The press release notes that the CGD report is a welcome step in accelerating governance reforms, adding that additional efforts should focus on state-owned entities’ governance reforms and privatisation, enhancing business environment and improving economic data and statistics but does not mention that the CDG did not highlight what is emphasised by the Transparency International and applicable to Pakistan; notably, “corruption is strongly intertwined with one of the biggest challenges humanity currently faces: climate change” though the 8th December press release does note that “the RSF arrangement is supporting efforts to strengthen natural disaster response.” However, one would have hoped that the press release had instead noted that there is a need to review the Fund’s RSF policy to make it more climate-specific rather than be a component of the EFF with a focus on macroeconomic and fiscal reforms.

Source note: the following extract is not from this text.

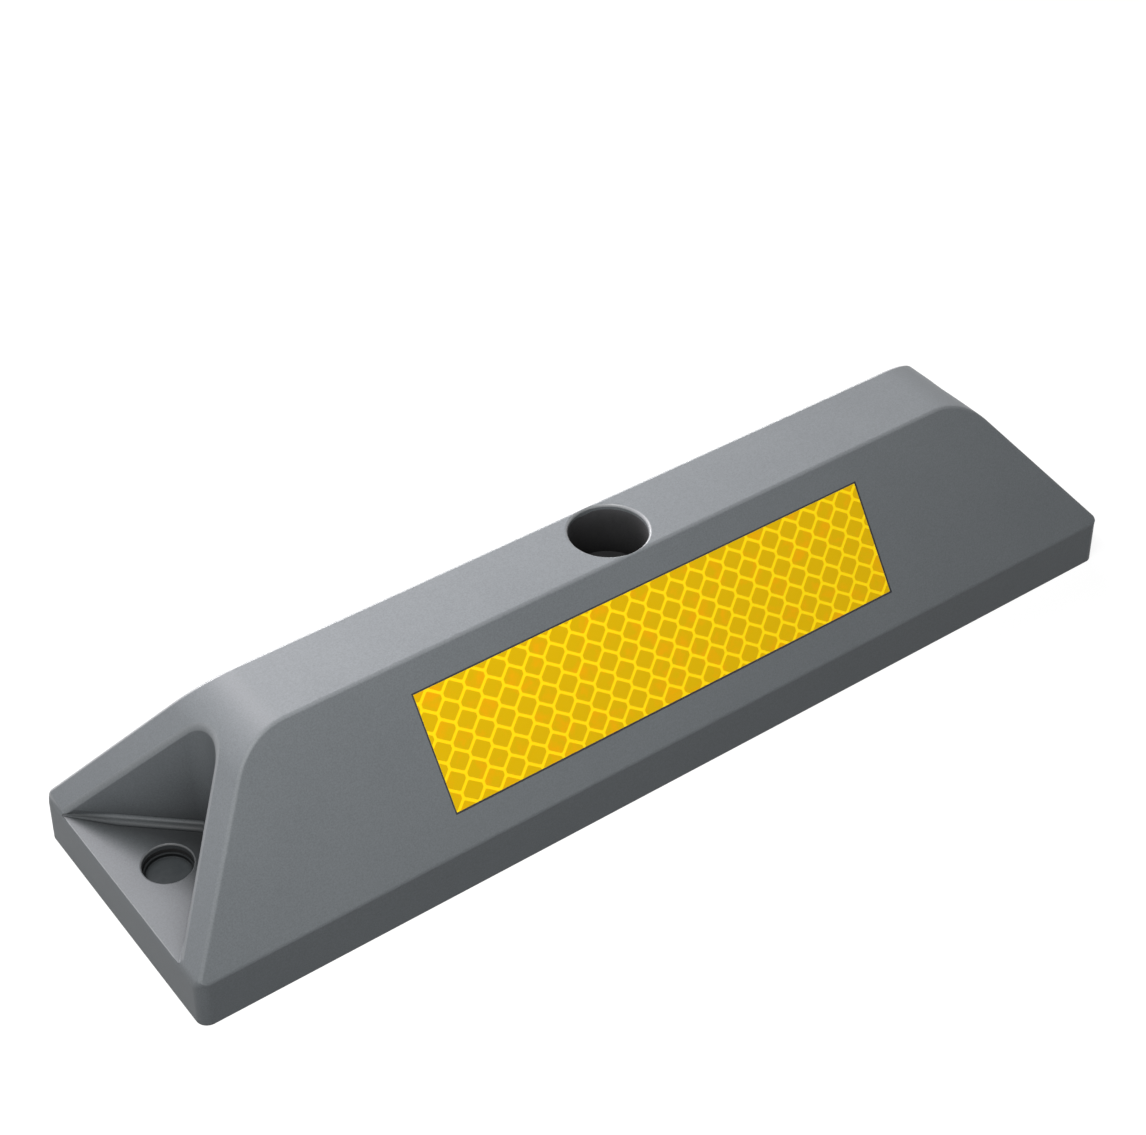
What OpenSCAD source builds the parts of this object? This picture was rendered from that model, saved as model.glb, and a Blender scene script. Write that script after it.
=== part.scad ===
// Parking block: a wheel stop that is bolted across the end of a parking bay.
// A cored black rubber core carries a grey moulded skin, a reflective sheet on its
// front slope and a push-in cap over the bolt in each end recess.
// The origin is the centre of the base on the ground. X runs along the block,
// -Y is the front, with the reflective sheet, and Z is up.

/* [Block] */
// Length of the block
block_l = 560; // [500:5:640]
// Width of the block at the ground
block_w = 150; // [145:1:170]
// Height of the block
block_h = 104; // [98:1:115]
// Height of the plinth below the slopes and ramps
plinth_h = 26; // [23:1:30]
// Width of the flat top between the side slopes
top_w = 42; // [42:1:52]
// Lean of the plinth walls over the height of the plinth
plinth_draft = 0.5; // [0.2:0.1:1.5]
// Angle of the end ramps above the ground
ramp_angle = 51; // [46:0.5:54]
// Radius where an end ramp rolls over into the top
ramp_roll_r = 40; // [20:1:50]
// Radius of the upright corners
corner_r = 5; // [4:0.5:8]
// Radius along the two long edges of the top
crease_r = 2; // [1:0.5:4]
// Radius where the plinth turns into the slopes and ramps
shoulder_r = 2.5; // [1:0.5:5]

/* [Skin] */
// Thickness of the grey skin over the core
skin_t = 3; // [2:0.5:4]
// Thickness of the lip of the core that carries the lower edge of the skin
lip_t = 1.2; // [0.8:0.1:2]

/* [End recesses] */
// Length of a recess from the end face to where its side walls would meet
recess_reach = 64.8; // [58:0.1:70]
// Angle between a recess side wall and the length of the block
recess_half_angle = 41.8; // [38:0.1:43]
// Radius that rounds the inner corner of a recess
recess_apex_r = 18; // [12:0.5:20]
// Width of the ledge along the foot of the recess walls
ledge_w = 4.5; // [3:0.5:6]
// Height of that ledge
ledge_h = 2; // [1:0.5:4]

/* [Anchor holes] */
// Diameter of the three holes that take the ground anchors
anchor_d = 20; // [14:0.5:20]
// Distance from an end face to the axis of its anchor hole
end_anchor_inset = 26.5; // [23:0.5:30]
// Diameter of the bore in a recess floor that holds a cap
cap_bore_d = 24.4; // [23:0.2:27]
// Depth of that bore below the recess floor
cap_bore_depth = 17; // [14:0.5:19]
// Diameter of the bore in the top that takes the middle anchor's head
head_bore_d = 40; // [32:0.5:40]
// Depth of that bore
head_bore_depth = 30; // [20:1:40]
// Width of the chamfer around the mouths of the bores
bore_chamfer = 1; // [0.4:0.2:1.4]

/* [Bolt caps] */
// Distance from the recess floor down to the rim of a cap
cap_sunk = 5; // [3:0.5:7]
// Radial clearance between a cap and its bore
cap_clearance = 0.05; // [0.02:0.01:0.1]
// Thickness of the round wall of a cap
cap_wall = 1.3; // [1:0.1:1.6]
// Width of the raised rim around the top of a cap
cap_rim_w = 1; // [0.6:0.1:1.5]
// Height of that rim above the disc inside it
cap_rim_h = 2.5; // [1.5:0.5:3.5]
// Thickness of that disc
cap_top_t = 2; // [1.5:0.1:3]
// Width of the chamfer around the outside of the rim
cap_chamfer = 0.3; // [0.1:0.1:0.5]

/* [Reflective sheet] */
// Length of the reflective sheet
sheet_l = 269; // [200:1:300]
// Width of the sheet, measured up the slope
sheet_w = 59.5; // [45:0.5:62]
// Thickness of the sheet
sheet_t = 0.5; // [0.3:0.1:0.8]
// Distance up the slope from the plinth to the lower edge of the sheet
sheet_up = 18.4; // [12:0.1:20]
// Thickness of the adhesive backing under the sheet
backing_t = 0.4; // [0.2:0.1:0.6]
// Width of backing that shows around the sheet
backing_border = 1; // [0.5:0.1:2]

/* [Cored underside] */
// Diameter of the large round pockets
pocket_d = 60.5; // [50:0.5:62]
// Distance between the centres of neighbouring pockets, both ways
pocket_pitch = 67.8; // [65:0.1:69]
// Depth of the large pockets, except under the end recesses, where it is less
pocket_depth = 45; // [35:1:50]
// Width of the solid rim around the pockets, which cuts the pockets straight
rim_w = 16.7; // [15:0.1:20]
// Rubber left between the pockets and the skin
roof_t = 10; // [8:0.5:12]
// Diameter of the small round holes between the pockets
small_hole_d = 20; // [14:0.5:20]
// Depth of the small holes
small_hole_depth = 45; // [20:1:60]
// Diameter of the boss that stands around each end anchor hole
boss_d = 39; // [37:0.5:42]

/* [Hidden] */
$fn = 96;
// Overshoot of a cut beyond the face that it opens
cut = 1;
// Overshoot of a long cut beyond the ends or sides of the block
reach = 20;
half_l = block_l / 2;
half_w = block_w / 2;
// Half length and half width of the plinth at its top
plinth_half_l = half_l - plinth_draft;
plinth_half_w = half_w - plinth_draft;
// Horizontal run of an end ramp, and half of the length of the top before it is rounded
ramp_run = (block_h - plinth_h) / tan(ramp_angle);
top_half_l = plinth_half_l - ramp_run;
// Rise and run of the side slopes
slope_rise = block_h - plinth_h;
slope_run = plinth_half_w - top_w / 2;
slope_angle = atan(slope_rise / slope_run);
end_anchor_x = half_l - end_anchor_inset;
cap_bore_z = plinth_h - cap_bore_depth;
cap_h = cap_bore_depth - cap_sunk;
cap_r = cap_bore_d / 2 - cap_clearance;
head_bore_z = block_h - head_bore_depth;
// Depth of the pockets under the floor of a recess, and how far from the middle that starts
end_pocket_depth = plinth_h - skin_t - roof_t;
end_pocket_x = half_l - recess_reach - skin_t - roof_t;
// Pockets in half a row, and small holes on each side of the middle: as many as fit
half_row = round((half_l - rim_w) / pocket_pitch);
half_holes = floor((half_l - recess_reach - small_hole_d / 2) / pocket_pitch);

// Half sections of the outer faces, carried one plinth height below the ground,
// so that they keep their lean when they are moved in
section_points = [
    [-half_w - plinth_draft, -plinth_h],
    [half_w + plinth_draft, -plinth_h],
    [plinth_half_w, plinth_h],
    [top_w / 2, block_h],
    [-top_w / 2, block_h],
    [-plinth_half_w, plinth_h]
];
section_radii = [0, 0, shoulder_r, crease_r, crease_r, shoulder_r];
profile_points = [
    [-half_l - plinth_draft, -plinth_h],
    [half_l + plinth_draft, -plinth_h],
    [plinth_half_l, plinth_h],
    [top_half_l, block_h],
    [-top_half_l, block_h],
    [-plinth_half_l, plinth_h]
];
profile_radii = [0, 0, shoulder_r, ramp_roll_r, ramp_roll_r, shoulder_r];
plan_points = [
    [-half_l, -half_w],
    [half_l, -half_w],
    [half_l, half_w],
    [-half_l, half_w]
];
plan_radii = [corner_r, corner_r, corner_r, corner_r];
// The recess runs out past the end face
recess_mouth = (recess_reach + reach) * tan(recess_half_angle);
recess_points = [
    [-half_l - reach, -recess_mouth],
    [-half_l + recess_reach, 0],
    [-half_l - reach, recess_mouth]
];
recess_radii = [0, recess_apex_r, 0];

// Direction from point p to point q
function heading(p, q) = (q - p) / norm(q - p);

// Corner q of an outline that runs anticlockwise through p, q and r, moved in by d
function moved_corner(p, q, r, d) =
    let (u = heading(p, q))
    let (v = heading(q, r))
    let (inward = [-u.y - v.y, u.x + v.x])
    q + d * inward / (1 + u * v);

// Corners of a convex outline with every side moved in by d
function moved_in(points, d) =
    let (n = len(points))
    [for (i = [0:n - 1])
        moved_corner(points[(i + n - 1) % n], points[i], points[(i + 1) % n], d)];

// The two points where a rounding of radius r leaves the sides at corner q
function rounding_ends(p, q, r_point, r) =
    let (u = heading(p, q))
    let (v = heading(q, r_point))
    let (back = r * tan(acos(u * v) / 2))
    [q - back * u, q + back * v];

// Radii of an outline's corners after its sides move in by d
function moved_radii(radii, d) = [for (r = radii) r == 0 ? 0 : max(r - d, 0)];

// A convex outline whose corners are rounded to the radii given
module rounded(points, radii) {
    n = len(points);
    polygon([for (i = [0:n - 1])
        for (end = rounding_ends(
            points[(i + n - 1) % n], points[i], points[(i + 1) % n], radii[i]))
            end]);
    for (i = [0:n - 1])
        if (radii[i] > 0)
            translate(moved_corner(
                points[(i + n - 1) % n], points[i], points[(i + 1) % n], radii[i]))
                circle(r = radii[i]);
}

// The block's outer form from height base up, with every face but its base moved in by d
module form(d, base = 0) {
    intersection() {
        rotate([90, 0, 90])
            linear_extrude(height = block_l + 2 * reach, center = true)
                rounded(moved_in(section_points, d), moved_radii(section_radii, d));
        rotate([90, 0, 0])
            linear_extrude(height = block_w + 2 * reach, center = true)
                rounded(moved_in(profile_points, d), moved_radii(profile_radii, d));
        translate([0, 0, base])
            linear_extrude(height = block_h - base + cut)
                rounded(moved_in(plan_points, d), moved_radii(plan_radii, d));
    }
}

// Both ends: the shape given for the left end, and its mirror image
module both_ends() {
    children();
    mirror([1, 0, 0])
        children();
}

// Upright shaft over the left recess, its walls moved out by d, from height z up
module recess_shaft(d, z) {
    translate([0, 0, z])
        linear_extrude(height = block_h)
            rounded(moved_in(recess_points, -d), moved_radii(recess_radii, -d));
}

// Space of the left recess above its floor and ledge, its faces moved out by d
module recess_space(d) {
    recess_shaft(d, plinth_h + ledge_h - d);
    recess_shaft(d - ledge_w, plinth_h - d);
}

// What the skin is moulded round: the outer form less the skin's thickness
module skin_core() {
    difference() {
        form(skin_t);
        both_ends()
            recess_space(skin_t);
    }
}

// Upright bore of diameter d from height low to height high, chamfered at its mouth
module bore(d, low, high) {
    translate([0, 0, low])
        cylinder(d = d, h = high - low + cut);
    translate([0, 0, high - bore_chamfer])
        cylinder(d1 = d, d2 = d + 2 * bore_chamfer, h = bore_chamfer);
    translate([0, 0, high])
        cylinder(d = d + 2 * bore_chamfer, h = cut);
}

// The bores that start at the outside: one over each end anchor and one in the top
module head_bores() {
    both_ends()
        translate([-end_anchor_x, 0, 0])
            bore(cap_bore_d, cap_bore_z, plinth_h);
    bore(head_bore_d, head_bore_z, block_h);
}

// One large pocket's outline, cut straight where it would run into the rim
module pocket_outline(x, y) {
    intersection() {
        translate([x, y])
            circle(d = pocket_d);
        square([block_l - 2 * rim_w, block_w - 2 * rim_w], center = true);
    }
}

// The large pockets: two rows, with flat roofs that bend down along the side slopes
module pockets() {
    difference() {
        intersection() {
            translate([0, 0, -cut])
                linear_extrude(height = pocket_depth + cut)
                    for (i = [-half_row:half_row - 1], side = [-1, 1])
                        pocket_outline((i + 1 / 2) * pocket_pitch, side * pocket_pitch / 2);
            form(skin_t + roof_t, -cut);
        }
        both_ends() {
            translate([-half_l, -half_w, end_pocket_depth])
                cube([half_l - end_pocket_x, block_w, block_h]);
            translate([-end_anchor_x, 0, -2 * cut])
                cylinder(d = boss_d, h = plinth_h);
        }
    }
}

// The small blind holes on the centre line, between the pockets
module small_holes() {
    for (i = [-half_holes:half_holes])
        if (i != 0)
            translate([i * pocket_pitch, 0, -cut])
                cylinder(d = small_hole_d, h = small_hole_depth + cut);
}

module anchor_holes() {
    for (x = [-end_anchor_x, 0, end_anchor_x])
        translate([x, 0, -cut])
            cylinder(d = anchor_d, h = block_h);
}

module core() {
    color("#262728")
        difference() {
            union() {
                skin_core();
                intersection() {
                    form(0);
                    translate([-half_l, -half_w, 0])
                        cube([block_l, block_w, lip_t]);
                }
            }
            head_bores();
            anchor_holes();
            small_holes();
            pockets();
        }
}

// Moves a shape laid out on the ground plane onto the front slope: X stays along the
// block, Y runs up the slope from the plinth's edge and Z stands out of it
module on_front_slope() {
    translate([0, -plinth_half_w, plinth_h])
        rotate([slope_angle, 0, 0])
            children();
}

// A flat rectangle on the slope, centred on the sheet, between two heights above it
module sheet_slab(border, low, high) {
    on_front_slope()
        translate([-sheet_l / 2 - border, sheet_up - border, low])
            cube([sheet_l + 2 * border, sheet_w + 2 * border, high - low]);
}

module outer_skin() {
    color("#75797c")
        difference() {
            form(0, lip_t);
            skin_core();
            both_ends()
                recess_space(0);
            head_bores();
            sheet_slab(backing_border, -sheet_t - backing_t, cut);
        }
}

module sheet_backing() {
    color("#2f3237")
        sheet_slab(backing_border, -sheet_t - backing_t, -sheet_t);
}

module reflective_sheet() {
    color("#f2c30a")
        sheet_slab(0, -sheet_t, 0);
}

// A cap seated in its bore: a shallow dish, hollow below over the anchor's head
module bolt_cap() {
    color("#5a5f62")
        translate([-end_anchor_x, 0, cap_bore_z])
            rotate_extrude()
                polygon([
                    [cap_r - cap_wall, 0],
                    [cap_r, 0],
                    [cap_r, cap_h - cap_chamfer],
                    [cap_r - cap_chamfer, cap_h],
                    [cap_r - cap_rim_w, cap_h],
                    [cap_r - cap_rim_w, cap_h - cap_rim_h],
                    [0, cap_h - cap_rim_h],
                    [0, cap_h - cap_rim_h - cap_top_t],
                    [cap_r - cap_wall, cap_h - cap_rim_h - cap_top_t]
                ]);
}

module left_bolt_cap() {
    bolt_cap();
}

module right_bolt_cap() {
    mirror([1, 0, 0])
        bolt_cap();
}

core();
outer_skin();
sheet_backing();
reflective_sheet();
left_bolt_cap();
right_bolt_cap();
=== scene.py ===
"""A parking block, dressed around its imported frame.

All six pieces are made here, with soft edges and with the finish of moulded rubber, plastic
and film, and each stands for the frame's node of its name. The core's form is the frame's own.
Lengths are in millimetres until a mesh is finished, which scales it to metres.
"""
import math

import bmesh
import bpy
from mathutils import Matrix, Vector


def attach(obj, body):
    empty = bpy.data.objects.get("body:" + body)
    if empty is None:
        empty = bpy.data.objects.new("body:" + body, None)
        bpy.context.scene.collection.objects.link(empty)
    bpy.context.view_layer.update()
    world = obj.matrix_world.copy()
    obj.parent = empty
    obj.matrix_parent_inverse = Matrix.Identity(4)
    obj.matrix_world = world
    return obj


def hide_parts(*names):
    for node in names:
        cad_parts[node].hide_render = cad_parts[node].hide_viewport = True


MM = 0.001
UP = (0.0, 0.0, 1.0)

# Block
HALF_L = 280.0
HALF_W = 75.0
HEIGHT = 104.0
PLINTH_H = 26.0
TOP_HALF_W = 21.0
PLINTH_DRAFT = 0.5
RAMP_ANGLE = math.radians(51)
RAMP_RUN = (HEIGHT - PLINTH_H) / math.tan(RAMP_ANGLE)
TOP_HALF_L = HALF_L - PLINTH_DRAFT - RAMP_RUN
SLOPE_ANGLE = math.atan2(HEIGHT - PLINTH_H, HALF_W - PLINTH_DRAFT - TOP_HALF_W)
# The roll between each ramp and the top
ROLL_R = 40.0
ROLL_STEPS = 14
# Thickness of the skin, and of the core's lip that lies under its foot in the frame
SKIN_T = 3.0
LIP_T = 1.2
# How much of that lip is left to show under the skin, and how far inside the skin it may start
LIP_SHOWN = 0.3
LIP_CLEAR = 0.1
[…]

And finally, the press release issued after the Board meeting reiterates the need for an “appropriately tight monetary policy stance… (and) should be maintained to ensure inflation remains anchored within the SBP’s target range,” which debunks the Finance Minister’s claim in parliament’s Finance Committee that the discount rate would be reduced by the end of the calendar year which, in turn, would explain the decline in the budgeted markup in spite of a rise in borrowing. Based on past precedents, the government may opt to further slash the budgeted development outlay, increase taxes (including the petroleum levy) and/or undertake innovative accounting. The press release yet again urges the State Bank of Pakistan to improve its communication to support this stance, no doubt fully cognizant of the fact that perception of independent economists, including Business Recorder’s, has been to link the decision to adjust the discount rate not to the rate of inflation but to the IMF’s diktat.